Les vies vides / Elsa Godart

Dans cet ouvrage, Elsa Godart s’interroge sur la quête de reconnaissance incessante de l’être humain et comment elle s’est visibilisée ces dernières années surtout à travers les réseaux sociaux. Elle s’inspire de Gilles Lipovetsky qui a écrit un livre de référence : L’Ere du vide.

L’ouvrage d’Elsa Godart à travers notre regard

1.- Peur de l’invisibilité.

La question première est-ce exister ou vivre ? Exister c’est se montrer, exister aux yeux des autres, être visible ; on est dans l’idée de ce que l’on pourrait être.

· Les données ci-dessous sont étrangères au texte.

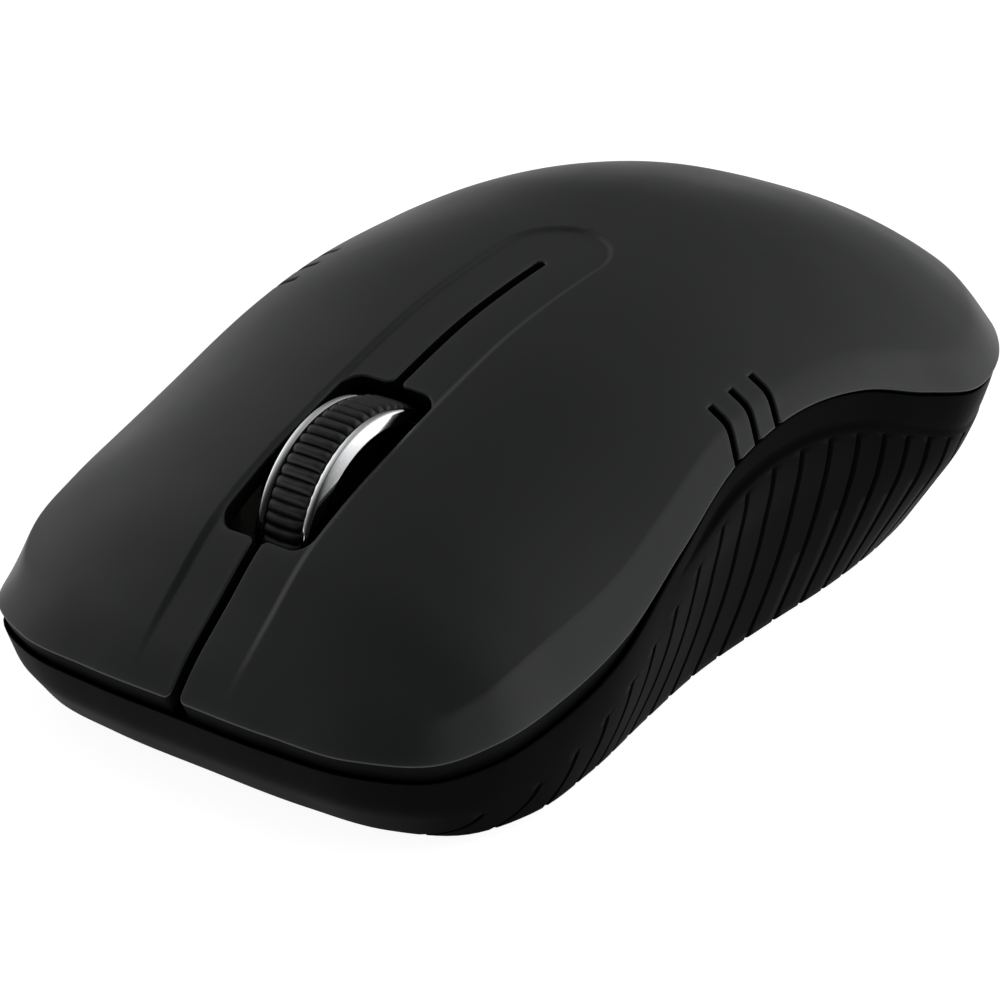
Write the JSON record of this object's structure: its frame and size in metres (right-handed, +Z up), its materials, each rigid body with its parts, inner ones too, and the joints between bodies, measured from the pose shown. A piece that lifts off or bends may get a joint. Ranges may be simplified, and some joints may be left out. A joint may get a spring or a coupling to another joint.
{
  "type": "computer mouse",
  "caption": "Cordless notebook mouse with a soft-touch arched shell, sprung keys, chrome-rimmed scroll wheel, ribbed side skirt and sliding battery door.",
  "frame": {"origin": "centre of the bounding box's bottom face, on the table under the glide feet", "axes": "+Z up; -Y to the nose, where the keys and wheel are; +X to the user's left hand side"},
  "size_m": [0.0646, 0.1, 0.0323],
  "materials": {
    "soft_cover": "soft-touch charcoal paint over moulded plastic",
    "grip_skirt": "satin black elastomer with leaning ribs",
    "shell_black": "fine moulded texture",
    "tread_rubber": "ribbed rubber",
    "chrome": "bright chrome plating",
    "steel": "plated steel",
    "glide": "smooth low-friction pad",
    "board_green": "green solder mask on glass-filled laminate",
    "chip_black": "moulded epoxy",
    "switch_red": "moulded",
    "white_plastic": "moulded",
    "clear_lens": "clear moulded lens",
    "lamp_red": "tinted clear epoxy",
    "cell_wrap": "printed metal sleeve"
  },
  "bodies": {
    "root": {"palm_cover": "soft_cover", "grip_skirt": "grip_skirt", "base_plate": "shell_black", "front_left_foot": "glide", "front_right_foot": "glide", "rear_left_foot": "glide", "rear_right_foot": "glide", "scroll_encoder": "white_plastic", "circuit_board": "board_green", "left_switch_body": "chip_black", "right_switch_body": "chip_black", "wheel_switch_body": "steel", "wheel_spring": "steel", "optical_sensor": "chip_black", "sensor_lens": "clear_lens", "sensor_lamp": "lamp_red", "radio_chip": "chip_black", "clock_crystal": "steel", "supply_capacitor": "chip_black", "power_switch_body": "steel", "left_case_screw": "steel", "right_case_screw": "steel", "left_board_screw": "steel", "right_board_screw": "steel", "battery_bay": "shell_black", "left_battery_cell": "cell_wrap", "right_battery_cell": "cell_wrap", "left_battery_spring": "steel", "right_battery_spring": "steel", "receiver_cap": "shell_black", "receiver_plug": "steel"},
    "left_button": {"left_button": "soft_cover"},
    "right_button": {"right_button": "soft_cover"},
    "left_plunger": {"left_switch_plunger": "switch_red"},
    "right_plunger": {"right_switch_plunger": "switch_red"},
    "wheel_carrier": {"wheel_carrier": "shell_black"},
    "wheel": {"wheel_hub": "shell_black", "wheel_tread": "tread_rubber", "left_wheel_rim": "chrome", "right_wheel_rim": "chrome", "wheel_axle": "steel"},
    "wheel_plunger": {"wheel_switch_plunger": "chip_black"},
    "battery_door": {"battery_door": "shell_black"},
    "power_slider": {"power_switch_slider": "white_plastic"}
  },
  "joints": [
    {"name": "left_button_press", "type": "hinge", "parent": "root", "child": "left_button", "pos_m": [0, 0.004, 0.029], "axis": [1, 0, 0], "range_deg": [0, 0.9], "stiffness_Nm_per_rad": 0.6, "springref_deg": -0.57},
    {"name": "right_button_press", "type": "hinge", "parent": "root", "child": "right_button", "pos_m": [0, 0.004, 0.029], "axis": [1, 0, 0], "range_deg": [0, 0.9], "stiffness_Nm_per_rad": 0.6, "springref_deg": -0.57},
    {"name": "left_plunger_press", "type": "slide", "parent": "root", "child": "left_plunger", "axis": [0, 0, -1], "range_m": [0, 0.0004]},
    {"name": "right_plunger_press", "type": "slide", "parent": "root", "child": "right_plunger", "axis": [0, 0, -1], "range_m": [0, 0.0004]},
    {"name": "wheel_click", "type": "slide", "parent": "root", "child": "wheel_carrier", "axis": [0, 0, -1], "range_m": [0, 0.0005], "stiffness_N_per_m": 800, "springref_m": -0.0005, "deforming": ["wheel_spring"]},
    {"name": "wheel_plunger_press", "type": "slide", "parent": "root", "child": "wheel_plunger", "axis": [0, 0, -1], "range_m": [0, 0.00025]},
    {"name": "wheel_spin", "type": "hinge", "parent": "wheel_carrier", "child": "wheel", "pos_m": [0, -0.0246, 0.0169], "axis": [1, 0, 0], "continuous": true},
    {"name": "battery_door_slide", "type": "slide", "parent": "root", "child": "battery_door", "axis": [0, 1, 0], "range_m": [0, 0.012]},
    {"name": "power_switch_slide", "type": "slide", "parent": "root", "child": "power_slider", "axis": [0, 1, 0], "range_m": [0, 0.0018]}
  ],
  "couplings": [
    {"joint": "left_plunger_press", "follows": "left_button_press", "m_per_rad": 0.0254},
    {"joint": "right_plunger_press", "follows": "right_button_press", "m_per_rad": 0.0254},
    {"joint": "wheel_plunger_press", "follows": "wheel_click", "ratio": 0.5}
  ]
}
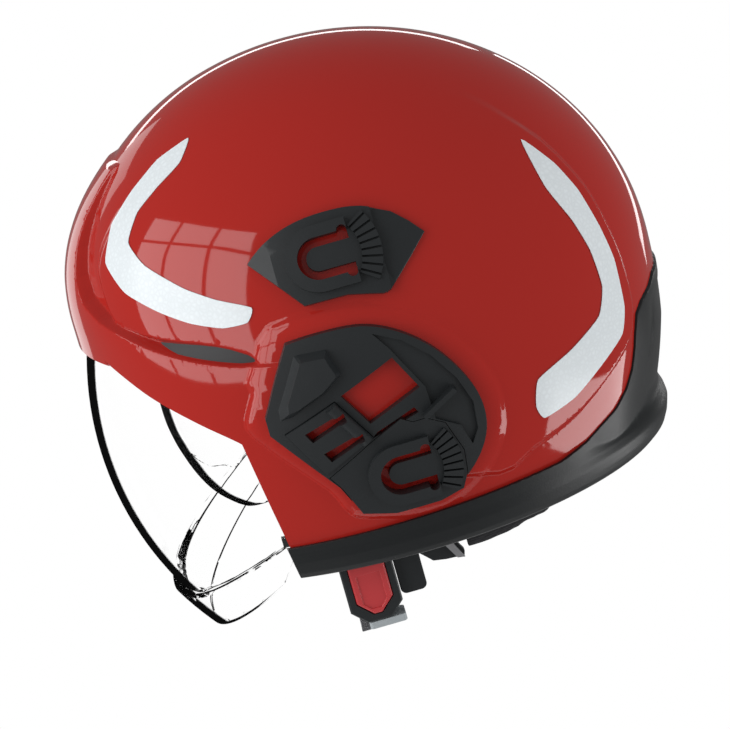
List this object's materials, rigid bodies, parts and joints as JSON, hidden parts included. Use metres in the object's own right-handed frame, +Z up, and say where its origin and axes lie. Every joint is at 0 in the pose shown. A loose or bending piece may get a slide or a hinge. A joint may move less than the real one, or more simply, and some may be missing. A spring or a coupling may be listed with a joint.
{
  "type": "jet style fire helmet",
  "caption": "Red jet style fire helmet with clear face shield, inner ocular visor, black side covers and lamp brackets, neck guard, liner, ratchet headband and chin strap.",
  "frame": {"origin": "middle of the wearer's head at the height of the ear canals", "axes": "+X to the wearer's left, -Y to the front, +Z up"},
  "size_m": [0.2586, 0.2937, 0.2871],
  "materials": {
    "shell_red": "high gloss lacquer",
    "reflective": "retroreflective film",
    "clear": "clear hard coated polycarbonate",
    "tab_red": "satin",
    "grey_plastic": "satin",
    "steel": "brushed",
    "rubber_black": "semi matte",
    "foam": "moulded hard foam",
    "padding": "flame resistant fabric",
    "webbing": "woven",
    "plastic_black": "fine grained satin"
  },
  "bodies": {
    "helmet": {"adapter_clip_left": "plastic_black", "adapter_clip_right": "plastic_black", "brow_pad": "padding", "buckle_body": "plastic_black", "buckle_tongue": "grey_plastic", "chin_band": "webbing", "chin_pad": "padding", "crown_pad": "padding", "front_sticker_left": "reflective", "front_sticker_right": "reflective", "headband": "plastic_black", "impact_liner": "foam", "lower_lamp_bracket_left": "plastic_black", "lower_lamp_bracket_right": "plastic_black", "neck_guard": "rubber_black", "neck_pad_left": "padding", "neck_pad_right": "padding", "ocular_mount_left": "steel", "ocular_mount_right": "steel", "outer_shell": "shell_red", "pivot_mount_left": "plastic_black", "pivot_mount_right": "plastic_black", "pivot_screws": "steel", "rear_sticker_left": "reflective", "rear_sticker_right": "reflective", "side_cover_left": "plastic_black", "side_cover_right": "plastic_black", "slider_bar_left": "steel", "slider_bar_right": "steel", "strap_anchors_left": "plastic_black", "strap_anchors_right": "plastic_black", "strap_divider_left": "plastic_black", "strap_divider_right": "plastic_black", "strap_slider_left": "plastic_black", "strap_slider_right": "plastic_black", "upper_lamp_bracket_left": "plastic_black", "upper_lamp_bracket_right": "plastic_black", "webbing_left": "webbing", "webbing_right": "webbing"},
    "face_shield": {"face_shield": "clear", "shield_hinge_left": "plastic_black", "shield_hinge_right": "plastic_black", "shield_hook_left": "plastic_black", "shield_hook_right": "plastic_black"},
    "ocular": {"ocular_arm_left": "plastic_black", "ocular_arm_right": "plastic_black", "ocular_visor": "clear"},
    "nape": {"nape_band": "plastic_black", "nape_pad": "padding", "ratchet_housing": "plastic_black"},
    "knob": {"ratchet_knob": "plastic_black"},
    "press_tab": {"press_tab": "tab_red"}
  },
  "joints": [
    {"name": "face_shield_hinge", "type": "hinge", "parent": "helmet", "child": "face_shield", "pos_m": [0, 0.025, -0.01], "axis": [-1, 0, 0], "range_deg": [0, 45]},
    {"name": "ocular_hinge", "type": "hinge", "parent": "helmet", "child": "ocular", "pos_m": [0, -0.028, 0.056], "axis": [-1, 0, 0], "range_deg": [0, 24]},
    {"name": "nape_slide", "type": "slide", "parent": "helmet", "child": "nape", "axis": [0, -1, 0], "range_m": [0, 0.01]},
    {"name": "knob_turn", "type": "hinge", "parent": "nape", "child": "knob", "pos_m": [0, 0.117, -0.063], "axis": [0, 1, 0], "range_deg": [0, 360]},
    {"name": "tab_press", "type": "slide", "parent": "helmet", "child": "press_tab", "axis": [-1, 0, 0], "range_m": [0, 0.002], "stiffness_N_per_m": 1500, "springref_m": -0.001}
  ],
  "couplings": [
    {"joint": "knob_turn", "follows": "nape_slide", "rad_per_m": 628.32}
  ]
}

Le regard de l’autre me confirme dans ma propre existence, donc si je n’ai pas de regard de reconnaissance, je n’existe pas.

2.- La peur de l’insignifiance

Elle nous rend fous dans la monde moderne, « rater sa vie », la manquer.
Il faut atteindre des objectifs au travail, dans sa vie, exceller dans la réussite (mais de quoi ?) et réussir aux yeux des autres.

3.- Tentative de cacher  le « rien » lui -même.

Toutes ces quêtes, célébrités (télé, réseaux) reconnaissance, notoriété, cacheraient le vide de certaines vies, l’inexistence de leurs existences, leurs manques à être, déficits, manques de presque tout.

Les vies vides, mais qu’est-ce que c’est alors ?

L’autrice énonce que c’est la peur du vide qui conditionne notre rapport à la reconnaissance, exister pour mieux fuir nos vies vides, avec une perte d’espérance dans le collectif. On est convoqué par la vie, on ne peut s’y soustraire alors que l’existence est une mise en scène et même parfois une invention.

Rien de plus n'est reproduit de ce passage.